Failure Triage & First Response#

Before reaching for a meter or scope, stop and look. The first few seconds of observation often reveal more than the first ten minutes of measurement — if attention is paid.

Five Senses Check#

Always the first step. Do this before powering anything on (or immediately after a failure, while things are still warm).

SenseWhat to look for
LookCharred components, bulging capacitors, cracked packages, discolored PCB, solder bridges, missing parts, bent pins, loose wires
SmellBurnt electronics (unmistakable), hot plastic, ozone (arcing), chemical smell from leaking electrolytic
ListenClicking relays, buzzing transformers, high-pitched whine from oscillation, silence where fan noise is expected
TouchHot components (power off first!), loose connectors, cracked solder joints detectable by feel, board flex
ContextWhat changed? New firmware? New power supply? Was it dropped? Different environment?

If something looks burnt or smells burnt, don’t power it up again until the cause is understood. A visual fault is a gift — it tells exactly where to start.

Categorize the Failure#

This is the most important triage decision. These three categories lead to fundamentally different diagnostic approaches:

Never Worked#

The circuit has never functioned correctly — first power-up of a new build, or a board fresh from assembly.

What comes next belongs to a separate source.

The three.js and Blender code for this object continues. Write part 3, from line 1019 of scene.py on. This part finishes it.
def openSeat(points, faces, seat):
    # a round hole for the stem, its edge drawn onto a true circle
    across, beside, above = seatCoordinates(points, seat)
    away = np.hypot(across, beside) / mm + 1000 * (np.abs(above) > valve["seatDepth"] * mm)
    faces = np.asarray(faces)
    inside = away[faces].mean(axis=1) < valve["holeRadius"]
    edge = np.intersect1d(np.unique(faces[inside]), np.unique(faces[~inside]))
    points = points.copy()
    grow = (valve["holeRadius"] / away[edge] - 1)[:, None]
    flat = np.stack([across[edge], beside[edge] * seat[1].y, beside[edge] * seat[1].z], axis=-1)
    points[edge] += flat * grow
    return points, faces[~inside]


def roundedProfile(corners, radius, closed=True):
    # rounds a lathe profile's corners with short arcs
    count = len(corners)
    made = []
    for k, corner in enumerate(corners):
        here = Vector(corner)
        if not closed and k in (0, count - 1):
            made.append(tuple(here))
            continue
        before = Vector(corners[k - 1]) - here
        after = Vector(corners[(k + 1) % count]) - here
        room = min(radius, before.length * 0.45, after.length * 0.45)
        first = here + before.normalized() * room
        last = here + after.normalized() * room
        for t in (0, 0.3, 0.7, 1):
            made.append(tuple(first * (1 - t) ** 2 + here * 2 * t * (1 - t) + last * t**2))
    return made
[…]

  • Suspect assembly errors first: wrong part, rotated IC, solder bridges, missing connections
  • Check power rails before anything else — if the supply is wrong, nothing downstream matters
  • Verify the BOM against the schematic, especially polarized components
  • New designs have design errors too — don’t assume the schematic is correct just because it’s printed

Stopped Working#

It worked before, and now it doesn’t. Something changed.

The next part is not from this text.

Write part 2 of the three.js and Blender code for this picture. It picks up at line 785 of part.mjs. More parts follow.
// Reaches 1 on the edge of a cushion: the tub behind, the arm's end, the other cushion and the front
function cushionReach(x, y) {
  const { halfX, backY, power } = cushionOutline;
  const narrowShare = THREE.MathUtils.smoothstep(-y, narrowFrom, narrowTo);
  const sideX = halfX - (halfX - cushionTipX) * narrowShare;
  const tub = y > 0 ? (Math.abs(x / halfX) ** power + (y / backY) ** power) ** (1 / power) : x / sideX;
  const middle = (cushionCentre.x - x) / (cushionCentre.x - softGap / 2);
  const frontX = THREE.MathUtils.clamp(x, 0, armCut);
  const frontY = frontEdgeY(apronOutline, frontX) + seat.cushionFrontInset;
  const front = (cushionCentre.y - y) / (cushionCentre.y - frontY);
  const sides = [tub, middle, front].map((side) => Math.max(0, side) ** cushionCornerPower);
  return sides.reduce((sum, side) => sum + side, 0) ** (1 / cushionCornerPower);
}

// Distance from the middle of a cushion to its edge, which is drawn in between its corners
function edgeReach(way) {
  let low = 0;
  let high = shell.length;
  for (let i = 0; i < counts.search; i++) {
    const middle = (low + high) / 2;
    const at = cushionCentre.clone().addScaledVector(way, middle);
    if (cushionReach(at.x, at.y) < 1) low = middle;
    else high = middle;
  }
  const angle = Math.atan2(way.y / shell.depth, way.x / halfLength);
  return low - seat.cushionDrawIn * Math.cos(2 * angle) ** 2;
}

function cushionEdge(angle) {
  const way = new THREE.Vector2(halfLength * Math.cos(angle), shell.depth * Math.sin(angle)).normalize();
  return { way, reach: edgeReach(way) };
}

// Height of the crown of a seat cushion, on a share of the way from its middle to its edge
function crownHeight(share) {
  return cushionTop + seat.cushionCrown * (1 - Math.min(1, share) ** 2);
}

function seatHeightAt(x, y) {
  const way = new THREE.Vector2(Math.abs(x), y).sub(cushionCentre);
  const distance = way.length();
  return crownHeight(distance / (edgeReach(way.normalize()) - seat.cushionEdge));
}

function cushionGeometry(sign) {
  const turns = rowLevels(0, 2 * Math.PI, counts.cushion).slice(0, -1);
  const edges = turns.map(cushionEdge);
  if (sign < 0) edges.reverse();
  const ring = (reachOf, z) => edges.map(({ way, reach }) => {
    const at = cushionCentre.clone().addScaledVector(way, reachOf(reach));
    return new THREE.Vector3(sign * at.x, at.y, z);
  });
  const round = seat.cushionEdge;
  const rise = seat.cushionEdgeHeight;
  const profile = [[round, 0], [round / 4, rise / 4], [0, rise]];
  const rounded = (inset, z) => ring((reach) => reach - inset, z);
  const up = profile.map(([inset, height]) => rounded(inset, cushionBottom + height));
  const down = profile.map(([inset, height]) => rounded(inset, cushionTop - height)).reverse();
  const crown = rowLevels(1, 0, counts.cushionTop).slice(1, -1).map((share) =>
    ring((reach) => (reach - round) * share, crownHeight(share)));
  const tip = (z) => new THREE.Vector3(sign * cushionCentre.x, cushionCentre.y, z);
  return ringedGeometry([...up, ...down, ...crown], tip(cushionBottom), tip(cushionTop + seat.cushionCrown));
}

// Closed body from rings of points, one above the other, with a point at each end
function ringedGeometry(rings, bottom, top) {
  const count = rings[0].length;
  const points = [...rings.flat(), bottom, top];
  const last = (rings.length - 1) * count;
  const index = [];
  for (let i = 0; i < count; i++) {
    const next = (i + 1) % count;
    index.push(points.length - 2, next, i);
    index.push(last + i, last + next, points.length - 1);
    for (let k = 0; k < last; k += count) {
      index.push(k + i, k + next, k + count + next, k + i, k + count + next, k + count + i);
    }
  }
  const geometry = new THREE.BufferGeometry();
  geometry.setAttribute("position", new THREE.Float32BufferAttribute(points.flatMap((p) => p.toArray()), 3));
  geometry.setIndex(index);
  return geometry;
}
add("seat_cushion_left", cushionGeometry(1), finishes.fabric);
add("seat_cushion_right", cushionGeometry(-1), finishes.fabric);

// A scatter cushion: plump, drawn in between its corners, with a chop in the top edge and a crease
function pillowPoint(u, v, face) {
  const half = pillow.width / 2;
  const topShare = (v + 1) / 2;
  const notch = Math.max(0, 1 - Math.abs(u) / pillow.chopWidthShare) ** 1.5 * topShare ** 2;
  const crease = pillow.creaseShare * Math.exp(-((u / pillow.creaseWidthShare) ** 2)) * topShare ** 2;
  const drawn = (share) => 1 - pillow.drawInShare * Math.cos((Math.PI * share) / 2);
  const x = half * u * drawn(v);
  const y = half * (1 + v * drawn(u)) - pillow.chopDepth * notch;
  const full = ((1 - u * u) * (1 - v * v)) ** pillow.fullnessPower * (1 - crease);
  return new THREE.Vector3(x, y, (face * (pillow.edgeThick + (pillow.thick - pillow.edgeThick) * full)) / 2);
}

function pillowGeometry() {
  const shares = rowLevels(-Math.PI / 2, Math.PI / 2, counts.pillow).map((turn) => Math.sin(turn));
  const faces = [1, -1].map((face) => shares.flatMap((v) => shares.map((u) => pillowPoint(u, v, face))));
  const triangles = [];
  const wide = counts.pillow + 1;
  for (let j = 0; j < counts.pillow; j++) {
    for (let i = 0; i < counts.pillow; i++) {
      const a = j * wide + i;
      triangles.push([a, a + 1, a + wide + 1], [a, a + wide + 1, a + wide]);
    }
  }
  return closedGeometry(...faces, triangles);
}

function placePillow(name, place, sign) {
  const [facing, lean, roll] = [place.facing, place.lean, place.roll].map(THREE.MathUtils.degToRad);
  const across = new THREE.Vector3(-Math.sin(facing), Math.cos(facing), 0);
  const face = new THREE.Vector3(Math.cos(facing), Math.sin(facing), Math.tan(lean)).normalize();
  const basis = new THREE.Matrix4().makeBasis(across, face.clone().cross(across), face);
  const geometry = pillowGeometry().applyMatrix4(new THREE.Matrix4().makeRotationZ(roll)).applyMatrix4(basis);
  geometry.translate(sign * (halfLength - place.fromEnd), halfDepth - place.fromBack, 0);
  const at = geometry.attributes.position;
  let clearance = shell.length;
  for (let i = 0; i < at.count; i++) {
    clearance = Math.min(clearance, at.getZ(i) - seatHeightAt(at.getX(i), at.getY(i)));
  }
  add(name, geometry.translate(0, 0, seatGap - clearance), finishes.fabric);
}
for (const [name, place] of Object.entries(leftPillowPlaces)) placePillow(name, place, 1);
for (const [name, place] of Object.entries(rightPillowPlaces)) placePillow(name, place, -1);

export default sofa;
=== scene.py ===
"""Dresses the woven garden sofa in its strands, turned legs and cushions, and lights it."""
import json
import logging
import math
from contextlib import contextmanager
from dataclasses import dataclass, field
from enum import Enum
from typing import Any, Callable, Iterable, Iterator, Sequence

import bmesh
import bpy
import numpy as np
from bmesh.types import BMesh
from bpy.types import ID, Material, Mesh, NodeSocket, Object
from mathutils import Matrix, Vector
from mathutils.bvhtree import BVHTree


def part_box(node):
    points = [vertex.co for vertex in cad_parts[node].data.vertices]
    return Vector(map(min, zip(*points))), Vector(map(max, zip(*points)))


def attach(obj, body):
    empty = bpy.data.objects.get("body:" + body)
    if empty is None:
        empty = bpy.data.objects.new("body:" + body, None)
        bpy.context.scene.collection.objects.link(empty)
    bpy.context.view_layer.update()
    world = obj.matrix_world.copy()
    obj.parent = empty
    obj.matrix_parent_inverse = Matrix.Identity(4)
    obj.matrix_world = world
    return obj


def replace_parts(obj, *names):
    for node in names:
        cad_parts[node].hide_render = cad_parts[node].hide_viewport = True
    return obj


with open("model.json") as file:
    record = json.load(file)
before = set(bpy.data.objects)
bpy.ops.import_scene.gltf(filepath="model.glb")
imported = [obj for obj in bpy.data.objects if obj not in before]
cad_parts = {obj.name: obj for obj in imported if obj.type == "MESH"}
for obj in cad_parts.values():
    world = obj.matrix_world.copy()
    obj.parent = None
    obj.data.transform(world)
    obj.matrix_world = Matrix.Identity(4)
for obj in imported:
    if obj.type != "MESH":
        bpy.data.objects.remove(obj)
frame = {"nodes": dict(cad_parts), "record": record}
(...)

  • What changed? Environment, firmware, power source, connected equipment, age
  • If nothing obviously changed, suspect component failure — especially electrolytics, connectors, and anything that runs hot
  • Intermittent failures that got worse over time suggest thermal or mechanical degradation
  • A sudden hard failure suggests a component died — look for the weakest link in the power path

Works Sometimes (Intermittent)#

The hardest category. The circuit sometimes works and sometimes doesn’t.

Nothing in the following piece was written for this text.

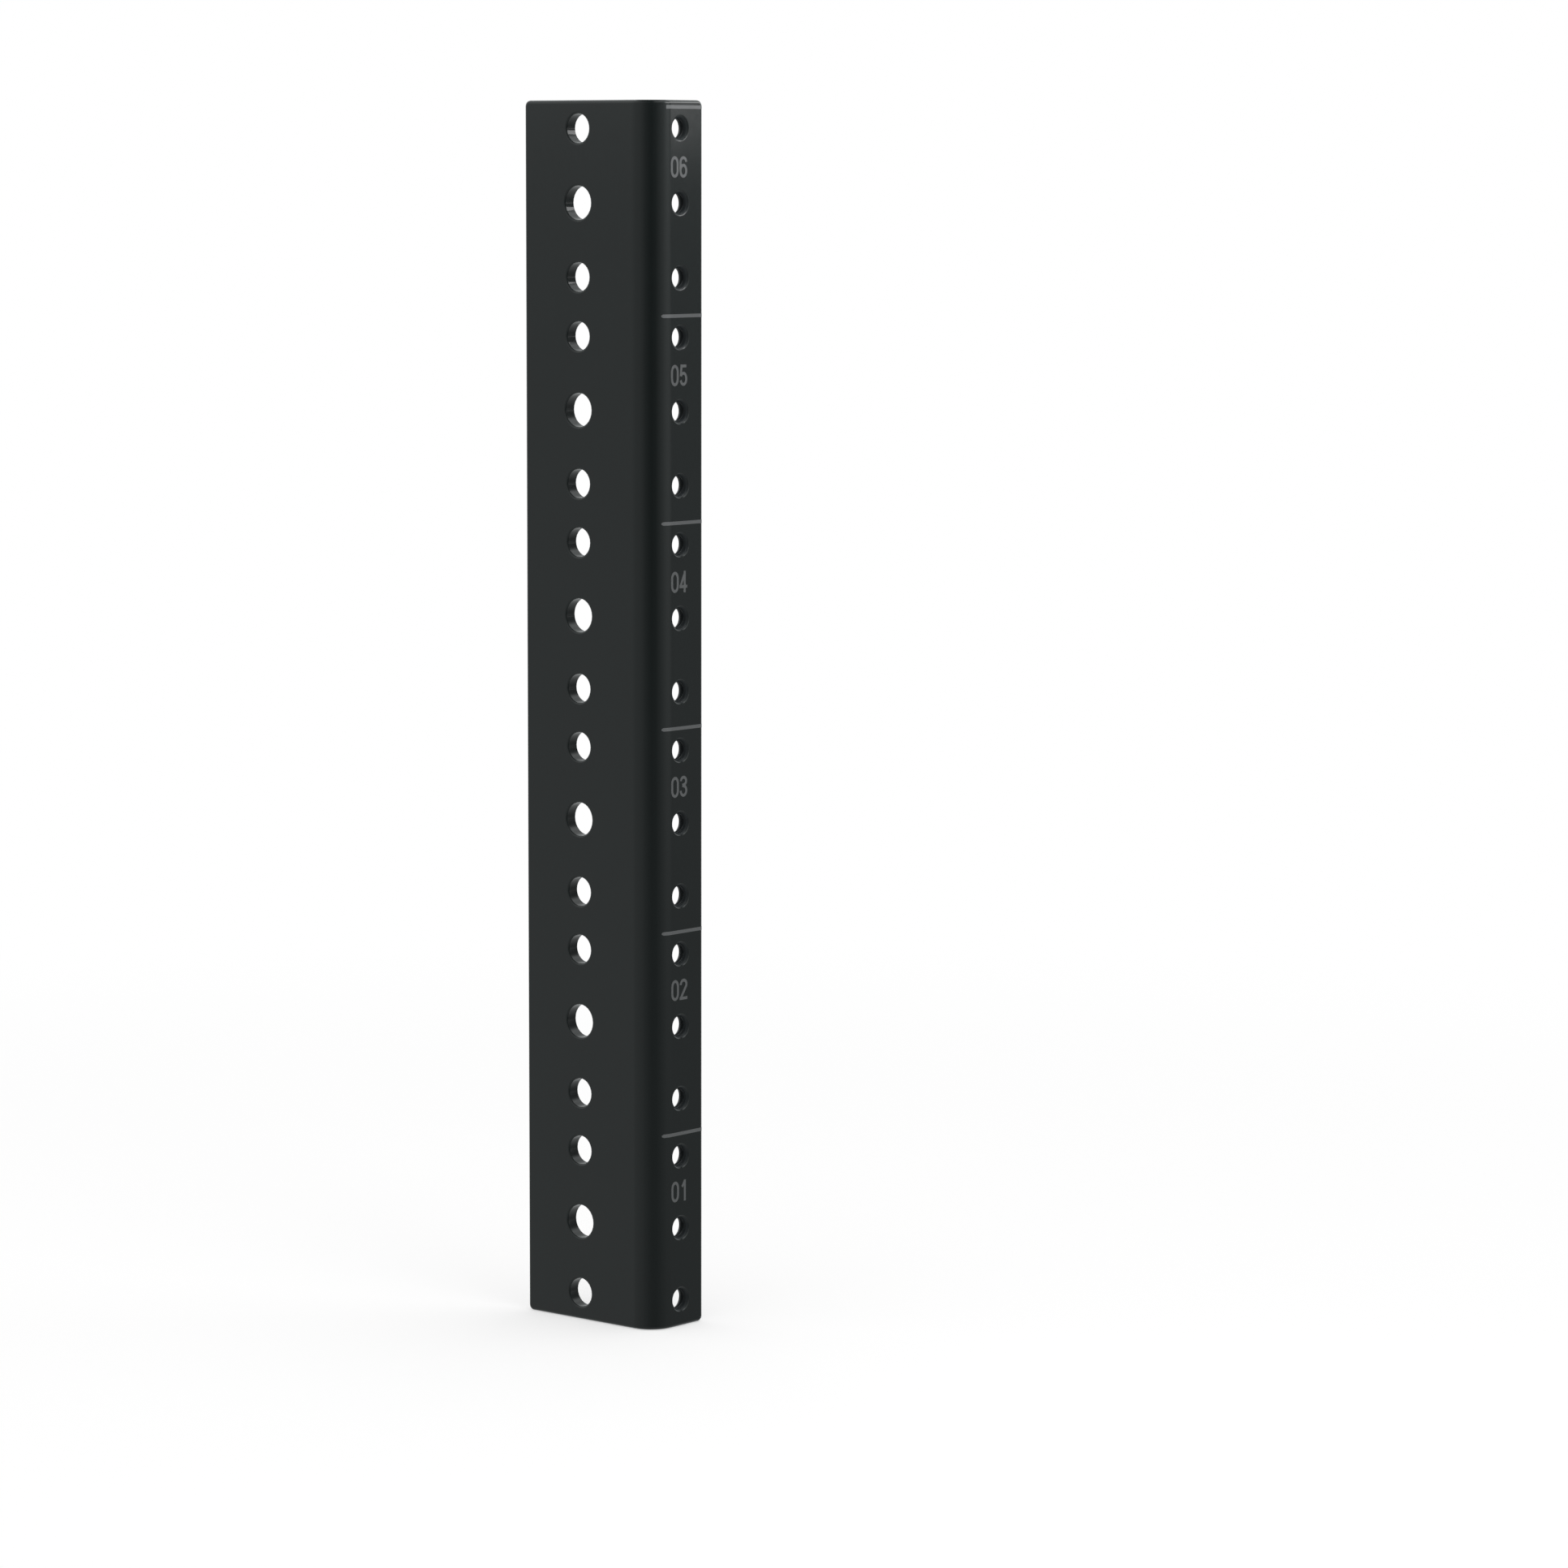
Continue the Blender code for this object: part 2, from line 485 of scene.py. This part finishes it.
def floor_material():
    """Matt white floor paint.

    It gives the eye plain white away from the rail, and a pale ground with a soft shadow next to it.
    """
    material, tree, output = new_material("matt_white_floor")
    path = add_node(tree, "ShaderNodeLightPath")
    paint = add_node(tree, "ShaderNodeBsdfDiffuse", values={"Color": FLOOR_PAINT})
    lit = add_node(tree, "ShaderNodeEmission", values={"Color": WHITE, "Strength": FLOOR_GLOW})
    near = add_node(tree, "ShaderNodeAddShader", links={0: paint.outputs[0], 1: lit.outputs[0]})
    white = add_node(tree, "ShaderNodeEmission", values={"Color": WHITE, "Strength": 1.0})
    place = add_node(tree, "ShaderNodeTexCoord")
    away = add_node(
        tree,
        "ShaderNodeVectorMath",
        settings={"operation": "LENGTH"},
        links={0: place.outputs["Object"]},
    )
    edge = add_node(
        tree,
        "ShaderNodeMapRange",
        settings={"interpolation_type": "SMOOTHSTEP"},
        values={"From Min": FLOOR_FADE[0], "From Max": FLOOR_FADE[1], "To Min": 0.0, "To Max": 1.0},
        links={"Value": away.outputs["Value"]},
    )
    seen = by_ray(tree, edge.outputs["Result"], near.outputs[0], white.outputs[0])
    surface = by_ray(tree, path.outputs["Is Camera Ray"], paint.outputs[0], seen)
    tree.links.new(surface, output.inputs["Surface"])
    return material


def smooth_by_angle_group(angle):
    """A node group that smooths a mesh and keeps only its true edges sharp."""
    group = bpy.data.node_groups.new("smooth_round_faces", "GeometryNodeTree")
    group.interface.new_socket("Mesh", in_out="INPUT", socket_type="NodeSocketGeometry")
    group.interface.new_socket("Mesh", in_out="OUTPUT", socket_type="NodeSocketGeometry")
    start = add_node(group, "NodeGroupInput")
    plain = add_node(
        group,
        "GeometryNodeRemoveAttribute",
        values={"Name": "custom_normal"},
        links={"Geometry": start.outputs[0]},
    )
    smooth = add_node(
        group,
        "GeometryNodeSetShadeSmooth",
        settings={"domain": "FACE"},
        values={"Shade Smooth": True},
        links={"Geometry": plain.outputs[0]},
    )
    bend = add_node(group, "GeometryNodeInputMeshEdgeAngle")
    sharp = add_node(
        group,
        "FunctionNodeCompare",
        settings={"data_type": "FLOAT", "operation": "GREATER_THAN"},
        values={1: angle},
        links={0: bend.outputs["Unsigned Angle"]},
    )
    edged = add_node(
        group,
        "GeometryNodeSetShadeSmooth",
        settings={"domain": "EDGE"},
        values={"Shade Smooth": False},
        links={"Geometry": smooth.outputs[0], "Selection": sharp.outputs[0]},
    )
    add_node(group, "NodeGroupOutput", links={0: edged.outputs[0]})
    return group


def finish_mesh(name, shape):
    """The mesh of a bmesh, with its normals facing out."""
    bmesh.ops.recalc_face_normals(shape, faces=shape.faces)
    mesh = bpy.data.meshes.new(name)
    shape.to_mesh(mesh)
    shape.free()
    return mesh


def bar_mesh(name, sections, closed=False):
    """A bar from its sections of four corners, open with two ends or closed to a ring."""
    shape = bmesh.new()
    corners = [[shape.verts.new(point) for point in section] for section in sections]
    pairs = list(zip(corners, corners[1:]))
    if closed:
        pairs.append((corners[-1], corners[0]))
    for near, far in pairs:
        for corner in range(4):
            following = (corner + 1) % 4
            shape.faces.new((near[corner], near[following], far[following], far[corner]))
    if not closed:
        shape.faces.new(corners[0])
        shape.faces.new(corners[-1])
    return finish_mesh(name, shape)


def add_piece(name, mesh, place, turn=(0, 0, 0)):
    """A piece that rides on the rail's body, placed from the foot of the section's outer corner."""
    piece = bpy.data.objects.new(name, mesh)
    piece.location = SECTION_CORNER + Vector(place)
    piece.rotation_euler = turn
    bpy.context.scene.collection.objects.link(piece)
    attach(piece, BODY)
    return piece


class RAIL_OT_coat(bpy.types.Operator):
    """Give the rail its powder coat and smooth its round faces."""

    bl_idname = "rail.coat"
    bl_label = "Powder-coat the rail"

    def execute(self, context):
        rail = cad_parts[RAIL_NODE]
        rail.data.materials.clear()
        rail.data.materials.append(powder_coat_material(context.scene.rail_coat))
        joined = rail.modifiers.new("joined triangles", "WELD")
        joined.merge_threshold = MERGE_DISTANCE
        flat = rail.modifiers.new("whole flat faces", "DECIMATE")
        flat.decimate_type = "DISSOLVE"
        flat.angle_limit = FLAT_WITHIN
        smoothing = rail.modifiers.new("smooth round faces", "NODES")
        smoothing.node_group = smooth_by_angle_group(ROUND_WITHIN)
        flats = rail.modifiers.new("true flats", "WEIGHTED_NORMAL")
        flats.keep_sharp = True
        return {"FINISHED"}


def thread_radius(share, crest, root):
    """Radius at a share of the pitch from the middle of a crest, rounded as coat rounds a thread."""
    return crest + (root - crest) * (1 - math.cos(2 * math.pi * share)) / 2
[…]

  • Characterize the intermittent: temperature-dependent? Position-dependent? Time-dependent? Load-dependent?
  • Temperature: use a heat gun or freeze spray to provoke the fault
  • Position: flex the board, wiggle connectors, tap components
  • Time: does it fail after warm-up? After hours? After days?
  • Load: does it fail only under full load or at specific operating points?
  • Intermittent faults are almost always thermal, mechanical, or marginal — a part operating right at its limit

Choosing Your First Measurement#

Resist the urge to measure the symptom directly. Instead, work from power toward the symptom:

  1. Power first — Is the supply voltage present and correct? See Is voltage present? and Is voltage correct under load?
  2. Clocks second (digital/embedded) — Is the oscillator running? Is the clock getting to the IC?
  3. Signals third — Now trace the signal path from input toward output, looking for where the signal stops or goes wrong

This order exists because power faults masquerade as everything else. A brownout on a 3.3 V rail can look like a firmware bug, a logic error, or a communication failure. Chasing the symptom first can waste hours before revealing the rail is at 2.8 V.

Hardware vs. Firmware Boundary#

For embedded systems, determining whether the fault is hardware or firmware is critical early in triage.

Signs pointing to hardware:

  • Failure persists across known-good firmware versions
  • Power rails are wrong, missing, or noisy
  • The processor isn’t running at all (no clock, no activity on debug port)
  • Symptoms change with temperature or mechanical stress

Signs pointing to firmware:

  • Hardware checks pass (power, clocks, I/O levels all correct)
  • The same board works with a different firmware version
  • Symptoms are perfectly repeatable and state-dependent
  • Debug output shows the code reaching unexpected states

The boundary cases — hardware marginal enough that firmware sometimes trips over it — are the hardest. A noisy power rail that causes occasional flash corruption looks like a firmware bug until the rail is scoped.

Safety Note#

Before probing anything, especially unfamiliar equipment or high-power circuits, check that it’s safe to probe. See Can I Probe Safely?